Craignant un éventuel génocide contre cette minorité, mais aussi contre les chrétiens également chassés de leurs villages du nord, les États-Unis lancent depuis le 8 août des frappes aériennes quotidiennes contre les positions jihadistes.

Le groupe extrémiste sunnite de l'EI a demandé aux habitants de la région de Sinjar de se convertir ou de partir, en attaquant violemment ceux qui refusaient, ont rapporté défenseurs des droits de l'Homme et habitants.

Selon Amnesty International, des milliers de Yazidis ont été kidnappés par l'EI depuis début août. Des membres des minorités chrétienne et turcomane sont également touchés par ces violences.

Couper l'argent, armer les Kurdes

La communauté internationale a accru ses efforts pour tenter de neutraliser ces extrémistes, et surtout venir en aide aux dizaines de milliers de déplacés réfugiés dans des conditions pénibles dans des camps érigés au Kurdistan ou à la frontière syrienne.
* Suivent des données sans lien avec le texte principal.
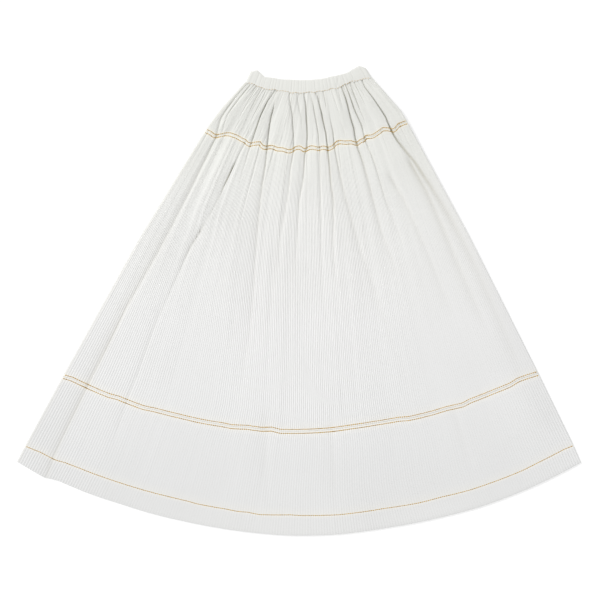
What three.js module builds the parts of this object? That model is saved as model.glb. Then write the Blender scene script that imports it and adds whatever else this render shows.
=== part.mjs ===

Vendredi, le Conseil de sécurité de l'ONU a adopté une résolution visant à empêcher le recrutement et le financement de jihadistes en Irak et en Syrie. L'EI est engagé dans la guerre en Syrie où il contrôle plusieurs régions.

L'Union européenne a, elle, approuvé les livraisons d'armes aux combattants kurdes, déjà lancées par les États-Unis et la France. Londres veut poursuivre ses vols de surveillance du nord irakien pour tenter d'empêcher de nouvelles attaques contre les minorités.

En visite à Bagdad, le ministre allemand des Affaires étrangères Frank-Walter Steinmeier a estimé que la nomination du nouveau Premier ministre irakien Haïdar al-Abadi apportait une «petite lueur d'espoir».

M. Abadi s'emploie à former un gouvernement d'union dans un pays miné par les divisions confessionnelles alimentées par la politique d'exclusion des sunnites de son prédécesseur Nouri al-Maliki qui a fini par céder sa place.

Après le départ de M. Maliki, honni par la minorité sunnite dans un pays majoritairement chiite, d'importantes tribus sunnites de la province d'Al-Anbar (ouest) ont décidé de prendre les armes contre l'EI qui s'y était emparé de plusieurs régions dès janvier. La police a annoncé soutenir ce «soulèvement».